Хочется подчеркнуть, что liberadio не испытывает особенно тёплых чувств ни к британской армии, ни к какой-либо армии вообще. А также liberadio не приветствует нео-расистских концепций этно-плюрализма и не собирается защищать мифические «иудео-христианские ценности» от чужеродного ислама. Не все противники ислама — нам союзники. Так, критикам христианства пришлось бы подружиться с Варгом Викернесом и прочим языческим сбродом… Но закрадывается подозрение, что «диалектика Просвещения», о которой писали Адорно и Хоркхаймер, уже давно отразилась и на тех, чьей исторической задачей было нести Просвещение и свободу человечеству, и анти-просвещение давно уже говорит их устами. Хотя от начитанных идиотов, коими является подавляющее большинство университетских марксологов, иного ожидать не приходится.

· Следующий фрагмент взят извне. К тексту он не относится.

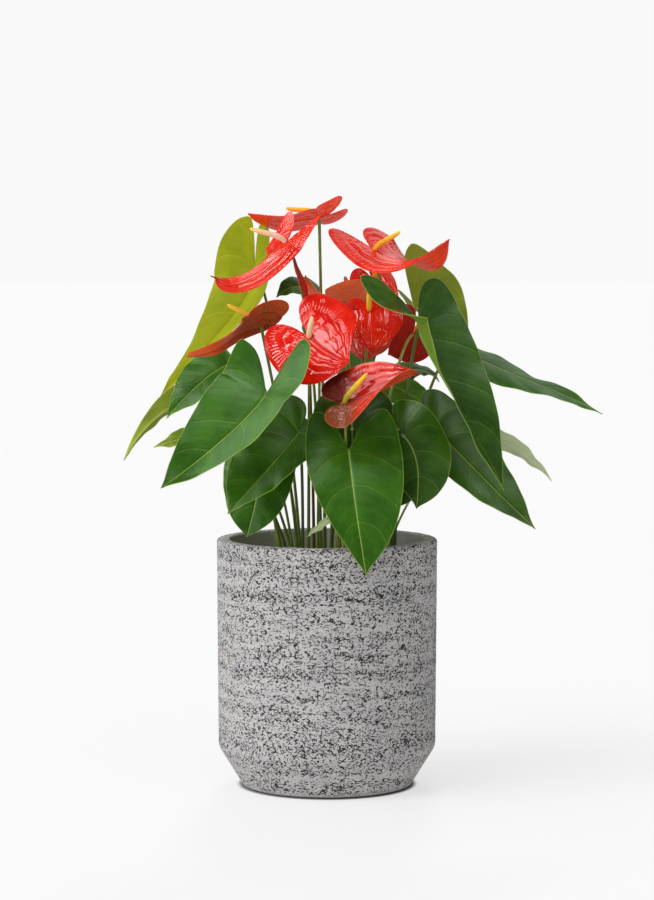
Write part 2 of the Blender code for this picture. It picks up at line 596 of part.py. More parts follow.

Эта статья Иглтона служит лишь замечательным примером деградации после-военных левых в Европе, проявившейся с Шестидневной войной (1967) в Израиле, когда, по меткому замечанию Жана Амери («Widersprüche», 1971), левые установили, что «еврей» – может быть не только уродливым трусом, но и марширующим римским легионером, и отказали Израилю даже в моральной поддержке, и усилившейся с распадом Восточного блока и атаками на Мировой Торговый Центр в Нью Йорке в сентябре 2001-го года.